Para mucha gente era el hombre que había transformado la Argentina de país agrario en industrial, de sociedad injusta en paraíso de la justicia social. Para otros, muchos menos pero no pocos, era un dictador autoritario y demagogo que terminó con la disciplina social y les dio poder a los "cabecitas negras" impulsado por el "resentimiento" de "esa mujer" "la Eva".
Lo cierto era que la política nacional llevaba su sello y como bien decía él mismo, en la Argentina todos eran peronistas, los había peronistas y antiperonistas, pero todos tenían ese componente gramatical e identitario.
A las 13.15 de ese primer día de julio, Isabel, custodiada por el siniestro superministro López Rega, dio la infausta noticia: "con gran dolor debo transmitir al pueblo de la Nación Argentina el fallecimiento de este verdadero apóstol de la paz y la no violencia".
La palabra del pueblo argentino, la maravillosa música, enmudeció aquel 1º de julio.
La Argentina fue un país de colas. Los ricos las hacían para comprar dólares, los pobres para comprar fideos y para darle el último saludo a su líder. Había algo distinto al entierro de Evita. No era tan evidente la división entre las dos Argentinas, la que brindaba con champagne porque se había muerto la "yegua" y la que lloraba a su abanderada.
La sensación era distinta porque el peronismo había ampliado su base electoral por izquierda, pero también por derecha.
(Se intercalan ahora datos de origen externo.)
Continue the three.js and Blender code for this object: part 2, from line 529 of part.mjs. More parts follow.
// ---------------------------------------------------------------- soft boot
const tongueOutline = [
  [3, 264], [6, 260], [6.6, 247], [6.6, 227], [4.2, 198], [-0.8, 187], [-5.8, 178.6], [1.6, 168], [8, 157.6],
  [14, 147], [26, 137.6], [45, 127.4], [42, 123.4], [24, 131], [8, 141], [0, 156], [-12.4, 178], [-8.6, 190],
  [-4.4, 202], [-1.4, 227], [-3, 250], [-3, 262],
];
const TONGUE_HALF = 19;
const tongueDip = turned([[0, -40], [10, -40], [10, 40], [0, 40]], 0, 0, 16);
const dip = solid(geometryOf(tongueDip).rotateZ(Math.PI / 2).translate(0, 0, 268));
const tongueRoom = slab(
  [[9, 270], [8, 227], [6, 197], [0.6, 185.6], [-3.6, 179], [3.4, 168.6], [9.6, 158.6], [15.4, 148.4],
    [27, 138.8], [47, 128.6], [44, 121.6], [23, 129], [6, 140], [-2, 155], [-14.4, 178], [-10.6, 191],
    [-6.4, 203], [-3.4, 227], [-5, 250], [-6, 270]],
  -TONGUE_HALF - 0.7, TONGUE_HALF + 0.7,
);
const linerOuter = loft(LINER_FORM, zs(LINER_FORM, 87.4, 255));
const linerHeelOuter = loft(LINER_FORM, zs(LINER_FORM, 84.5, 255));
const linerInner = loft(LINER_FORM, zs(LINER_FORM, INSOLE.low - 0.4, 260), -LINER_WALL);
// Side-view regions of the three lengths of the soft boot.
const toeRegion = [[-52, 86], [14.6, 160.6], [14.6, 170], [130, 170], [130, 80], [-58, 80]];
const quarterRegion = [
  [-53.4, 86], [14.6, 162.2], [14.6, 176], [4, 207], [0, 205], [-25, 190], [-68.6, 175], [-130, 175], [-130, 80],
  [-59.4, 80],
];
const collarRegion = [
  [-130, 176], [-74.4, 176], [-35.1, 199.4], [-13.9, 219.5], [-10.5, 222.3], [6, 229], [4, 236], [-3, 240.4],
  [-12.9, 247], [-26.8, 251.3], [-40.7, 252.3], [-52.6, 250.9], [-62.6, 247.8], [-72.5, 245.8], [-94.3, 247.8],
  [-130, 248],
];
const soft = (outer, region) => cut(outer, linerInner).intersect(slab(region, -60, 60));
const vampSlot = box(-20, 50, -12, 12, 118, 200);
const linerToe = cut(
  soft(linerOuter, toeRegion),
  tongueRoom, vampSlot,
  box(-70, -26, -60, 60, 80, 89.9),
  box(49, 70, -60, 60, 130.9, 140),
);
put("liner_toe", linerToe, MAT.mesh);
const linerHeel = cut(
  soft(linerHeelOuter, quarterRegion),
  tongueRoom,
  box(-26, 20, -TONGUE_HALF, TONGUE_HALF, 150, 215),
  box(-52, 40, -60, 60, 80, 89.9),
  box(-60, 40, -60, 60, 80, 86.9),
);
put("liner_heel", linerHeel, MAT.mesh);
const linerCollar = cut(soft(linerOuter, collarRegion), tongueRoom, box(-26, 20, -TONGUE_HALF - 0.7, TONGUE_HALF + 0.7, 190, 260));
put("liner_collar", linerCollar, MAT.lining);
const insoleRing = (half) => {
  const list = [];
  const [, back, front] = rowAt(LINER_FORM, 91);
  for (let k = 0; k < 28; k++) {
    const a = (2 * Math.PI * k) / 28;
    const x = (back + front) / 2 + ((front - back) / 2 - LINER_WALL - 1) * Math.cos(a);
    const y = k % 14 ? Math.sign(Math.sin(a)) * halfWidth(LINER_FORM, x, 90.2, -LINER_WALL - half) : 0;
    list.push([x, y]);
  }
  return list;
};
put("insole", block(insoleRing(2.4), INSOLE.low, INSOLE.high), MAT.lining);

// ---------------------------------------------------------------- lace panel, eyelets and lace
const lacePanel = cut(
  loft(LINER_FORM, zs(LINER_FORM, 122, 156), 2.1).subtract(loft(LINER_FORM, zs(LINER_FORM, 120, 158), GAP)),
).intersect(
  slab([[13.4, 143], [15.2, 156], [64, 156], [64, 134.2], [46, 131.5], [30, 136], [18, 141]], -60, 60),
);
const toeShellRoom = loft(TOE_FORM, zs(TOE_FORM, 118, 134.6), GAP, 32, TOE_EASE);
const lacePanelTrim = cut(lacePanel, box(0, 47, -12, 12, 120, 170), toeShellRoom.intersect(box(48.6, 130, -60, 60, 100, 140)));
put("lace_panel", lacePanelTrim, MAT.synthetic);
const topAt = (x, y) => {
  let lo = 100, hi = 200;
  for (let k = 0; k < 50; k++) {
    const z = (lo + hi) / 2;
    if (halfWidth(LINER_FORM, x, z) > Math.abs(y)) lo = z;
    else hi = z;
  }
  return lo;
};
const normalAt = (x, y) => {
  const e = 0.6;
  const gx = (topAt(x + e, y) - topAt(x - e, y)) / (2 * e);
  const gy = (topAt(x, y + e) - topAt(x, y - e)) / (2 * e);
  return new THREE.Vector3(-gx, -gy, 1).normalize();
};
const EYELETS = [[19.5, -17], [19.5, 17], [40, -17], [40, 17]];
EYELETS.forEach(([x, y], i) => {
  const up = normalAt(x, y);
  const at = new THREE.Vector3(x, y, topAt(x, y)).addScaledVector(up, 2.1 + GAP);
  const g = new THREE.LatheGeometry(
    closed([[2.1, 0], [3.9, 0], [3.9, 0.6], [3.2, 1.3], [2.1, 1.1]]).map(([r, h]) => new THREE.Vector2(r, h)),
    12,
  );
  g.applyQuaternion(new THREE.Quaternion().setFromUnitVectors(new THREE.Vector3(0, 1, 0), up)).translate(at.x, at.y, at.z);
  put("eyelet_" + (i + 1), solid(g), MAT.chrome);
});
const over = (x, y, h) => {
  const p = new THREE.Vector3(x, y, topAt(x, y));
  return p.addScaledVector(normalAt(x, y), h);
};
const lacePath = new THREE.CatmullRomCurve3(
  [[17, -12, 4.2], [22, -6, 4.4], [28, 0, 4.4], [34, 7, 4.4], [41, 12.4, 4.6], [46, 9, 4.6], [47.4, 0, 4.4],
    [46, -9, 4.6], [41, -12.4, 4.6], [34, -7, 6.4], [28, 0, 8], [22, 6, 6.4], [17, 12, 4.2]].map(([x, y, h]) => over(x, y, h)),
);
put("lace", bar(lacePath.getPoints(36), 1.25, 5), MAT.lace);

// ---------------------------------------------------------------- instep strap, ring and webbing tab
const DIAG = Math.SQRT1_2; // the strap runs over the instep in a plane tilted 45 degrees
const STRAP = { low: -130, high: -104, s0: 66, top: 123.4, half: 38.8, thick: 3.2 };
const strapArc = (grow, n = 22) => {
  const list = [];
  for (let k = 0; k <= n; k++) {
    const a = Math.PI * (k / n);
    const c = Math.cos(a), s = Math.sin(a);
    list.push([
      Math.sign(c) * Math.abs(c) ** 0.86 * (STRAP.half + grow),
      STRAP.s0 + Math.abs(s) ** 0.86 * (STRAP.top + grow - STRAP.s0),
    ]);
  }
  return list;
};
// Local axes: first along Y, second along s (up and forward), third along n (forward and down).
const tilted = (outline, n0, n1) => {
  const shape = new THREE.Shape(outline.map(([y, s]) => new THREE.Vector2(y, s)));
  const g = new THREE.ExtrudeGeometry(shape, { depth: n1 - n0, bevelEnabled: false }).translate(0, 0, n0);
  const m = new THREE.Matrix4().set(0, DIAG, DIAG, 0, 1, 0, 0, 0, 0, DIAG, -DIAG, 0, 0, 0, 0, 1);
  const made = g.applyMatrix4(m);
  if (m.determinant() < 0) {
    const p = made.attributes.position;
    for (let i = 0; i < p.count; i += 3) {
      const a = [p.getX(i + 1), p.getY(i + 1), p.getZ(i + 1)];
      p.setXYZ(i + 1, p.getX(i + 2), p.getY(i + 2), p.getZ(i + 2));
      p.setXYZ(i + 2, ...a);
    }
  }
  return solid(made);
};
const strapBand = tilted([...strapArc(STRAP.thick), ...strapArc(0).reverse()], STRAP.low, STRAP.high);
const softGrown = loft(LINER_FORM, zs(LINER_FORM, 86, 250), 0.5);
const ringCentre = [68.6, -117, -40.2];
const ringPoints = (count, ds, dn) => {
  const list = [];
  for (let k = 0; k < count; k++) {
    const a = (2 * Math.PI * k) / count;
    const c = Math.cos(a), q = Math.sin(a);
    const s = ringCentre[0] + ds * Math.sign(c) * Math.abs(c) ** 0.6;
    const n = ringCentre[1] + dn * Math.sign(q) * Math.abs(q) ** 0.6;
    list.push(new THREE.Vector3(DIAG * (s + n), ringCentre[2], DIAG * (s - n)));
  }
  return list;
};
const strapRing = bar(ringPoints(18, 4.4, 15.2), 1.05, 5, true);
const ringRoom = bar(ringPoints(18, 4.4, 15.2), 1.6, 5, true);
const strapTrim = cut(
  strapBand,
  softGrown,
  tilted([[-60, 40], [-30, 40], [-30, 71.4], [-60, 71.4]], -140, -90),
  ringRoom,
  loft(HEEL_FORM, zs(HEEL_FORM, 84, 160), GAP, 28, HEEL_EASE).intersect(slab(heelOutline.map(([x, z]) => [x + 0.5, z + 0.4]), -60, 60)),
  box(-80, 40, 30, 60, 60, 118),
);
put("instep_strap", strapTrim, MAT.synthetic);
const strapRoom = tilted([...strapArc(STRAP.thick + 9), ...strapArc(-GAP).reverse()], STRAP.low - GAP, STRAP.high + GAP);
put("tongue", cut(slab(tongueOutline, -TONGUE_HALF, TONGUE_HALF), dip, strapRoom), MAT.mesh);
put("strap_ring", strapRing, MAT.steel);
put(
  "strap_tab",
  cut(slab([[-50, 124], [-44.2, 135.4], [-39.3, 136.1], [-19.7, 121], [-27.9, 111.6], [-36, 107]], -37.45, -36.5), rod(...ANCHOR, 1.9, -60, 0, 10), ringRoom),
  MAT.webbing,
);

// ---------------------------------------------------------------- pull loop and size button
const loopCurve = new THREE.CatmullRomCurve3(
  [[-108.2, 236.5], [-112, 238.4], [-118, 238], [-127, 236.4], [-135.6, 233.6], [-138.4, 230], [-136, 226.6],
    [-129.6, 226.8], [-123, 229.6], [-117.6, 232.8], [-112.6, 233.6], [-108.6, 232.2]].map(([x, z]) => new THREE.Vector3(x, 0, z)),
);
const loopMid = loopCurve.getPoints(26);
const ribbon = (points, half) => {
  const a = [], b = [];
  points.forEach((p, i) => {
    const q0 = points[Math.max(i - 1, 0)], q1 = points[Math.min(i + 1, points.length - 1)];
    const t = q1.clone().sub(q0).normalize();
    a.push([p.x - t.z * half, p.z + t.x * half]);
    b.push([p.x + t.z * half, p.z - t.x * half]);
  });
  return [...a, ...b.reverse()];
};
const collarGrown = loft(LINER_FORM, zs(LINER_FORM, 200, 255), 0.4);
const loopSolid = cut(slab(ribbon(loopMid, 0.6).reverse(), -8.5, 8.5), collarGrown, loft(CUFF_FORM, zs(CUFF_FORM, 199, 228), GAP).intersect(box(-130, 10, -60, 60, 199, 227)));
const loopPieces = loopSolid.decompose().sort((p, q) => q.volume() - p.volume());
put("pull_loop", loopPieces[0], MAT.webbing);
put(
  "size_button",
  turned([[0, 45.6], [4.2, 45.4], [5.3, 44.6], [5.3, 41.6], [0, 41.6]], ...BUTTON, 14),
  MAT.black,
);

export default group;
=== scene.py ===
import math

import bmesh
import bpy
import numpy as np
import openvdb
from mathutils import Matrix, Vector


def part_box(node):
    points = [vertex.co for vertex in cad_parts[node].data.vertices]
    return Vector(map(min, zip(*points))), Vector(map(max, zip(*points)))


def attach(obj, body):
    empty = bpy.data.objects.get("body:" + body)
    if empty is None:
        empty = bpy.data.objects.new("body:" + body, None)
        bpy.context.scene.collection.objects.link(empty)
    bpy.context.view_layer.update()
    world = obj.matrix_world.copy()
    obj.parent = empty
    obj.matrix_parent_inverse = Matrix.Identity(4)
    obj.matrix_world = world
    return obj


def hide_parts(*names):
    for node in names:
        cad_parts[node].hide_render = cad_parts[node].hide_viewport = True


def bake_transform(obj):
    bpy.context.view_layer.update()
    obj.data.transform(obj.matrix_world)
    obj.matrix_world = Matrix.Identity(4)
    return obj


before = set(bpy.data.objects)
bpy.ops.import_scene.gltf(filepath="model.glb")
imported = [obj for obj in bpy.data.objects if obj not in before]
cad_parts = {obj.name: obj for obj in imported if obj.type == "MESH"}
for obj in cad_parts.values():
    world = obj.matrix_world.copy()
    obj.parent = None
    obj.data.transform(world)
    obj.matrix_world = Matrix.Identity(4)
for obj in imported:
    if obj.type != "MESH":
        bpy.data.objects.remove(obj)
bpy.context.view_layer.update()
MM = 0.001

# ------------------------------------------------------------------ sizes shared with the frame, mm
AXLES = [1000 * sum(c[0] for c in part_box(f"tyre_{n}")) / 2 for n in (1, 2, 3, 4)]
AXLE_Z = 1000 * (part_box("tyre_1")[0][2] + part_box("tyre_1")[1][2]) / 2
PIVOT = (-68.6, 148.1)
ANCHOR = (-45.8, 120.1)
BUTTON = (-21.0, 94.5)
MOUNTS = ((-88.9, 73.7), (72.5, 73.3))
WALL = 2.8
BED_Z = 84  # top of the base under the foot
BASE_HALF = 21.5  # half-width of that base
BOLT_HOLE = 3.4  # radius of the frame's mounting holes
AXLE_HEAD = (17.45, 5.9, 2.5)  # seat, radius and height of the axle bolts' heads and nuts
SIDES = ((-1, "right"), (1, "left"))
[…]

No eran pocos los conservadores que habían confiado a Perón la misión de pacificador de la Argentina, de última carta para frenar al "comunismo". Así que no tenían mucho para festejar y, sin sumarse al dolor popular, no exhibían ni pública ni privadamente, de manera tan evidente, su satisfacción reparadora de viejos rencores.
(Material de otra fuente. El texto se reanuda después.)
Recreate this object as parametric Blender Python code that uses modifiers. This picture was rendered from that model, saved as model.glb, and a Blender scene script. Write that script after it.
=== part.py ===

Las calles se llenaron de lágrimas, flores y caras preocupadas. La frase más escuchada era "qué va a ser de nosotros".
Nadie se engañaba sobre los días que vendrían.
La sensación de vacío político era proporcional al tamaño de la figura desaparecida. Isabel, la heredera efectiva del legado dejado simbólicamente al pueblo, no estaba a la altura de las circunstancias y sólo tenía de Perón su apellido.
Nadie ignoraba que el brujo López Rega ocuparía el lugar central en la política por el que había venido luchando desde su puesto de mucamo de Puerta de Hierro, que ofrendaría a lo peor del poder político militar de la Argentina.
Quedaba flotando una pregunta, por qué el último Perón nos dejó aquella terrible herencia, antesala del infierno tan temido.